Conocer el propio país es menos difícil que conocer a esa mujer que viaja contigo unos instantes en el ascensor; podías decir de ella todo lo que quisieras y no te habrías acercado ni un miligramo a cuánto hubiese de verdad en su interior. Das la vuelta a la llave de tu casa y en tu memoria se ha destruido ya su presencia, sus vagas formas, su camisa de clérigo; la recordarás una noche en un sueño, en una pesadilla; su traje de muerto, su vaivén con las llaves, su anillo en un dedo equivocado, que brilló un momento con un centelleo ante la tecla del piso cuarto. Nada más. Conocer tu propio país, tu propia región, el pueblo en el que vives, a la esposa que duerme ahí al lado, es tan difícil como conocer a tu mano derecha. Tu mano derecha no sabe qué hace tu mano izquierda. Qué no tendrá, pues, de difícil conocer los EEUU a través de un ligero libro de menos de trescientas páginas: un fracaso satisfactorio, eso es lo seguro.

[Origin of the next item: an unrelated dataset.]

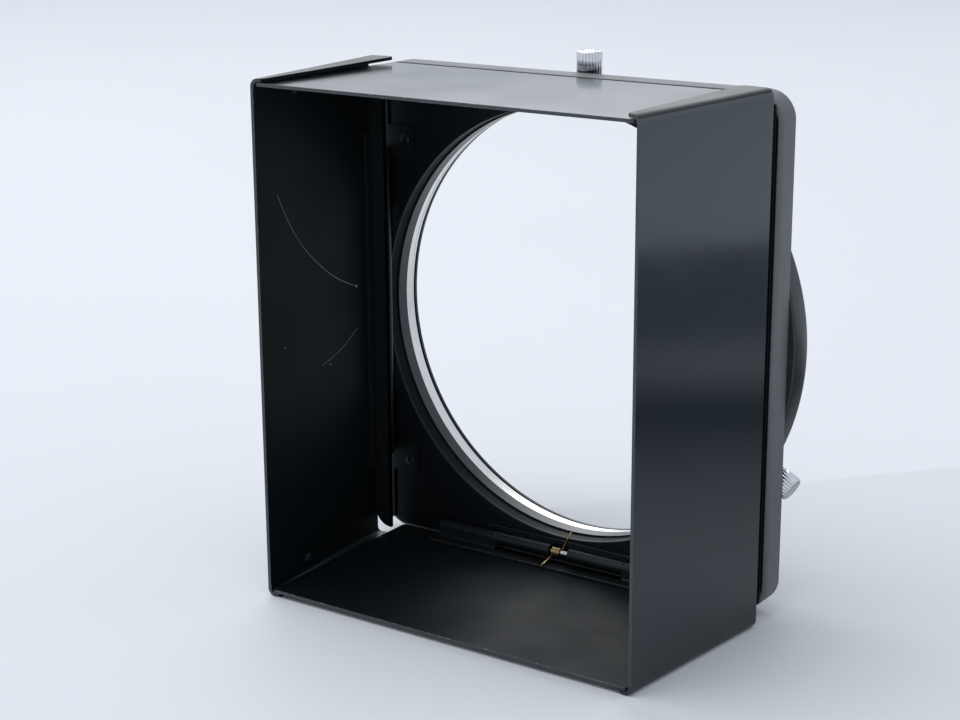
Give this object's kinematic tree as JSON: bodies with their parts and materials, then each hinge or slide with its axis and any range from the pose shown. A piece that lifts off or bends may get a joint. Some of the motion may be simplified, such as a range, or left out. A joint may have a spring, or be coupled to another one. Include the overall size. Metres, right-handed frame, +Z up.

“Viajes con Charley” es un libro austero, la historia de un hombre que, en una autocaravana a la que llama Rocinante, con un caniche azul, maniático e hipocondriaco como única compañía, intenta recuperar la idea de un país que ya no existe pero que sigue siendo el mismo de siempre. Y aun me parece algo más, el libro de un hombre que intenta recuperar parte de una juventud que se ha ido para siempre. Steinbeck es el escritor de hombres y de ratones, de uvas de la ira, de cortes del rey Arturo y de excursiones por los mares de Hernán Cortés a la busca de especies marinas desconocidas. De eso y de muchas otras cosas. Pero es sobre todo el escritor de una forma de ver los Estados Unidos de Norteamérica, que se nos presenta con héroes y villanos, de pantalones de peto sucios y raidos y caras lavadas como Henri Fonda de John Ford; de evocar el país de la Ruta 66, con bares- gasolineras que no han cambiado desde los lejanos tiempos, con la camarera amable y desenvuelta, el cocinero estoico y los camioneros curtidos en la batalla del asfalto. Bares y personas que parecen tan viejos y fosilizados como el gran cañón del Colorado y que se multiplican en los espejos de otros escritores, de otros cines, de otros pintores. Tan viejos como la soledad de los hombres que viven juntos en la Gran Manzana y cazan bisontes de acero, como la soledad de los edificios y las mujeres absortas de Hopper, o la soledad de Ignatius Reilly y sus perritos calientes filósofos. Individuos americanos que no dejan de mirarse el ombligo, que odian al cosmopolita nacional y extranjero y que son ya parte de nuestra cultura como puedan serlo también la cocacola, Bob Dylan o el discóbolo de Mirón.
El país que se nos presenta es tan irreal e impenetrable como el alma de la mujer desconocida que te acompaña casualmente en un ascensor, pero cuando acabo este libro, sencillo y aseado como niño en domingo, tengo la sensación de conocer un poco mejor un mundo que no he pisado más que a través del cine, de la literatura, de la música; un país que me ha colonizado desde hace tanto tiempo que ya casi tengo tanto de norteamericano como el judío de las guedejas que camina por Brooklyn, el granjero paleto de Arkansas o el ejecutivo pisaverde de Wall Street. Y sobre todo tengo la sensación de conocer un poco mejor al escritor huidizo y campechano que salió a dar una vuelta, alejándose un poco de las tapias de su jardín, para caminar por el inmenso Barrio en el que un día fue su hogar.